The recent sale of 25 retail parks to LCP Group marked the completion of the value-add programs for these assets and does not reflect any intention to leave the Romanian market. Our value-add investment approach is to buy, fix, manage and then sell when assets reach core status so that we can realize the value created for the investors in the funds – the transaction with LCP Group more than doubled the original investment over an average holding period of 5 years for investors in the FRI and FRI 2 funds which owned the assets.
During the sale process, we saw significant interest from a number of potential buyers, which is a testament to investor interest and the depth of liquidity for high-quality retail park assets in Europe.
How do you assess the involvement of Polish developers in the implementation of ESG rules in new projects? How would you assess their environmental awareness compared to, for example, Belgian companies?
Sustainability is now the new currency in real estate. The market’s perspective on sustainability has moved from a ‘nice to have’ to a key requirement, with green credentials now seen as a premium for commercial property.
While this may have happened earlier in Western European markets such as Belgium, it is now also true in Poland and is a trend that will continue to gather momentum, fuelled by the demands of institutional investors, the desire of companies to become greener, and government initiatives to combat climate change. The adoption of metrics such as GRESB performance, BREEAM ratings and CRREM alignment, and the inclusion of solar panels, EV charging stations and LED lighting into designs and refurbishment plans have taken off in recent years as part of a larger Net Zero Carbon roadmap. We at Mitiska REIM have made strong progress in this area.
The real estate market has recognised the importance of ESG and sustainability in driving long-term value for stakeholders and society by ensuring assets are future-proof. We expect this to only grow in prominence in Poland in the coming years.
How do you think the investment market will evolve in 2024 in the CEE region? Will we see a reversal of the downward trend in 2024?
For the past several years we have seen an accelerating opportunity in convenience real estate driven by the converging trends in retail, multi-let light industrial, self-storage and urban logistics, and the increasing demand for urban infill sites that offer accessible locations, affordable buildings and flexible design to a growing range of end-users. We expect this trend to continue in both 2024 and beyond.
Retail parks have enjoyed rising footfall and falling vacancy rates which we believe sets up the sector to continue to outperform. Despite overall challenges to consumer spending, the strong performance in the discount and value retail segment has proved beneficial to retail parks. We believe that food-anchored retail parks will continue to perform well and remain somewhat insulated from the wider macroeconomic environment as consumers continue to spend on essential shopping.
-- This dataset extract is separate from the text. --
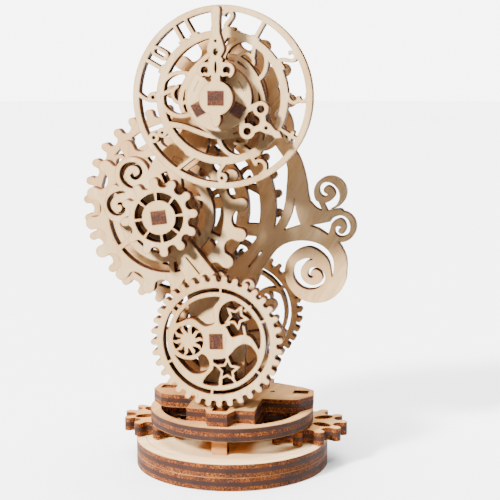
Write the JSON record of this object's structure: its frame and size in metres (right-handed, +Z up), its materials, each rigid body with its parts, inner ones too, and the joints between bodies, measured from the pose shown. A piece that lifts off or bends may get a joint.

We believe that these ongoing trends will continue to draw investors to convenience real estate and will remain as tailwinds as the wider economic headwinds start to dissipate in the coming year.
Are you planning any new investments in Poland in 2024 and can you already tell us about them?
We are opening two circa 11,500 sqm GLA food-anchored retail park development projects in Świebodzin in April and in Jastrzębie Zdrój in June. And of course, with the launch of MEREP 3, we continue assessing new investment opportunities in convenience real estate (retail parks, light industrial, urban logistics & self-storage) and have a solid pipeline.